La semaine dernière, le premier ministre Stephen Harper a prononcé quelques mots soigneusement choisis pour éviter de répondre aux questions visant à déterminer si la vente des actifs de Nortel à Ericsson constituerait un bénéfice net pour le Canada.

Ce qu'a dit le premier ministre revient en gros à annoncer qu'il étudie actuellement la possibilité d'étudier le dossier: «Il existe une procédure visant à assurer que les transactions sont examinées quand elles sont d'une certaine importance et pour s'assurer qu'elles vont dans l'intérêt du Canada. Cette procédure sera respectée.»

Mais qu'entend le premier ministre par «procédure existante»?

Actuellement, la Loi sur Investissement Canada exige que le ministère de l'Industrie examine la vente d'une entreprise canadienne à des intérêts étrangers si l'entreprise canadienne est estimée à plus de 312 millions de dollars. Étant donné la valeur actuelle des actions de Nortel, sa valeur sera insuffisante pour entraîner un examen de la vente par le ministère de l'Industrie. M. Harper est certainement au courant de ce fait, et sait donc ce que le ministère recommandera vis a vis le besoin d'une étude approfondie.

Ce que M. Harper fait bien attention de ne pas dire, c'est qu'il y a quelques mois, le Parlement a adopté le projet de loi C-10, qui change fondamentalement les règlements qui entourent l'investissement étranger. L'article 448 du texte de loi présenté par le ministre des Finances, Jim Flaherty, considère non pas la valeur comptable d'une entreprise mais sa valeur totale. Avec une valeur totale estimée à environ 1,2 milliard, Nortel correspond largement aux critères selon lesquels un examen doit avoir lieu.

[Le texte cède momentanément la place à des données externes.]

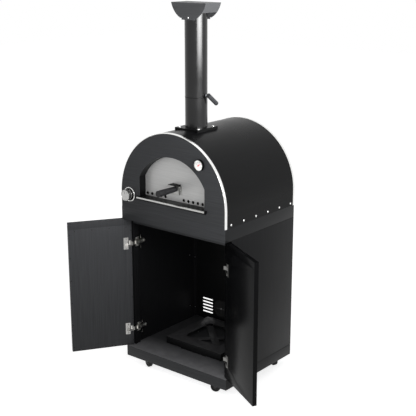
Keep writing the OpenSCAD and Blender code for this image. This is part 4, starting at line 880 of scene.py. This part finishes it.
def cabinet_details():
    """Sheet parts with rounded folds, the rivets and screws of the cabinet, and seams on its sides."""
    for sheet in ("base_pan", "header_frame", "top_rail", "tank_tray", "tray_straps"):
        folded(sheet, "oven_cart")
    seams = bmesh.new()
    for side, sign in (("left", -1.0), ("right", 1.0)):
        folded(side + "_side_panel", "oven_cart")
        wall = [(sign * WALL_RIVET_X, WALL_RIVET_Y, z) for z in WALL_RIVETS]
        rivets(side + "_wall_rivets", wall, (-sign, 0, 0), CABINET_RIVET_R, CABINET_RIVET_H,
               "zinc", "oven_cart")
        flange = [(sign * FLANGE_RIVET_X, FLANGE_RIVET_Y, z) for z in FLANGE_RIVETS]
        rivets(side + "_flange_rivets", flange, (0, -1, 0), CABINET_RIVET_R, CABINET_RIVET_H,
               "zinc", "oven_cart")
        for z in (FLOOR_Z, PANEL_TOP_Z):
            edge = facing((sign * CABINET_W / 2, PANEL_SEAM_Y, z), (sign, 0.0, 0.0))
            prism(seams, rounded(**PANEL_SEAM), -PANEL_SEAM_PROUD, PANEL_SEAM_PROUD, edge)
    piece("panel_seams", seams, "seam_black", "oven_cart")
    floor = [(x, y, FLOOR_Z) for x in (-FLOOR_SCREW_X, FLOOR_SCREW_X) for y in FLOOR_SCREW_Y]
    screws("floor_screws", floor, (0, 0, 1), FLOOR_SCREW_R, FLOOR_SCREW_H,
           "stainless_bright", "oven_cart")


# Front of the oven

KNOB_X = -0.271
KNOB_Z = HEADER_Z + 0.069
KNOB_R = 0.0278
KNOB_BACK = FACE_Y - 0.009
KNOB_L = 0.026
KNOB_NECK_R = 0.0255
KNOB_NECK_L = 0.0045
KNOB_SHOULDER = 0.0062
KNOB_CHAMFER = [(0.0, 0.0042), (0.0006, 0.0024), (0.0034, 0.0002)]
KNOB_RING_OUT = 0.0042
KNOB_RING_IN = 0.0066
KNOB_RING_STEP = 0.0008
KNOB_FACE_SINK = 0.0012
KNOB_SEGMENTS = 144
SCALLOPS = 24
SCALLOP_DEPTH = 0.0007
SCALLOP_FROM = 0.006
SCALLOP_TO = KNOB_L - 0.003
SCALLOP_R = KNOB_R - 0.001
NOTCH = {"width": 0.003, "height": 0.0048, "radius": 0.0008, "steps": 3}
NOTCH_R = KNOB_R - 0.0052
NOTCH_DEPTH = 0.0008
NOTCH_PROUD = 0.0001
POINTER = {"width": 0.0016, "height": 0.0125, "radius": 0.0007, "steps": 3}
POINTER_R = 0.0135
POINTER_LOW = KNOB_L - 0.0014
POINTER_HIGH = KNOB_L - 0.0009


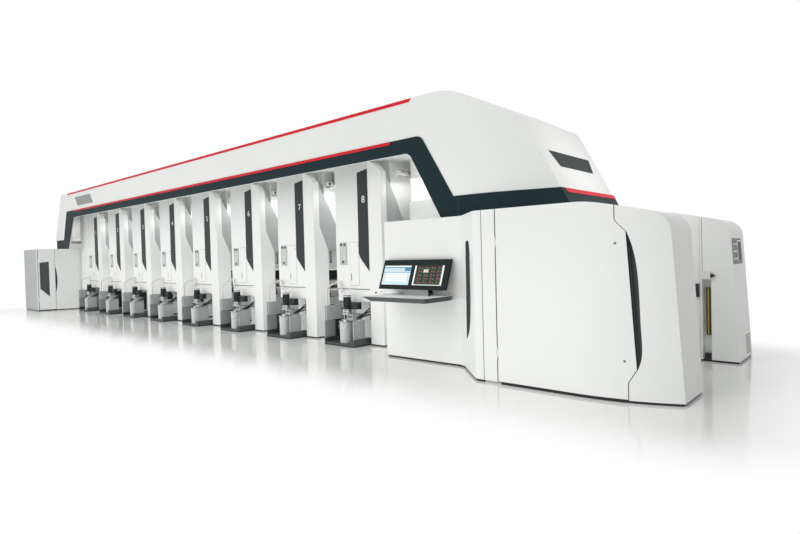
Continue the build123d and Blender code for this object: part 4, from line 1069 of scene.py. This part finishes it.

Bien que ces modifications à la Loi sur Investissement Canada aient été adoptés au Parlement, les dispositions d'entrée en vigueur stipulent que les nouvelles règles ne seront approuvées que lorsque le Gouverneur en conseil, autrement dit le Cabinet, le décideront. Donc, bien que ces nouvelles mesures aient été adoptées, elles n'ont pas encore force de loi. Pour que le texte devienne effectivement loi, il faut que quatre ministres signent un décret.

Bien que M. Harper et son ministre de l'Industrie, Tony Clement, soient restés endormis aux commandes jusqu'à maintenant, ils devront se réveiller et tenir compte de paramètres très importants lorsqu'ils prendront leur décision. Par exemple, ils devront se demander quel autre pays du monde autoriserait une telle vente sans s'assurer au moins qu'elle va dans son intérêt national?

Nortel est un pilier de la recherche-développement dans le secteur privé au Canada depuis des décennies, et a souvent, à elle seule, constitué un tiers du total canadien dans ce secteur. Encore aujourd'hui, l'entreprise est en tête de la liste. La vente actuellement envisagée des actifs sans fil de Nortel risque de voir le Canada céder à l'étranger une technologie LTE (Long Term Evolution) de 4e génération extrêmement prometteuse au plan commercial. Le gouvernement actuel comprend-il bien ces enjeux?

Par ailleurs, l'argent des contribuables a été investi massivement pour aider à fonder Nortel ainsi qu'à développer ses nombreux brevets et tout ce qui relève aujourd'hui de sa propriété intellectuelle. Ces brevets ont-ils une valeur pour le Canada et les Canadiens?

Mais surtout, sommes-nous certains que la vente proposée constituerait un bénéfice net pour le pays? Y a-t-il une autre solution qui servirait mieux l'intérêt national ? Quand il a témoigné devant le comité parlementaire la semaine dernière, le coprésident de Research in Motion, Mike Lazaridis, a proposé au ministre de l'Industrie de convoquer une réunion de toutes les parties intéressées pour voir si une solution commune pourrait être trouvée dans l'intérêt à la fois des Canadiens et des entreprises concernées. Le ministre n'a toujours pas répondu. Pourtant, il s'agit de la meilleure initiative possible et d'un excellent premier pas pour résoudre les différends.

Tout dépend en fait de Stephen Harper. Tout ce que nous lui demandons, c'est d'honorer l'esprit de son nouveau projet de loi et de demander un examen. Cédera-t-il à son indifférence et à son laisser-faire habituel? Ou bien mobilisera-t-il les nouveaux pouvoirs demandés par son gouvernement et approuvés par le Parlement, pour s'assurer que la vente de Nortel va bien dans l'intérêt du Canada?

Marc Garneau est porte-parole libéral responsable de l'industrie, des sciences et de la technologie. John McCallum est porte-parole libéral responsable des finances.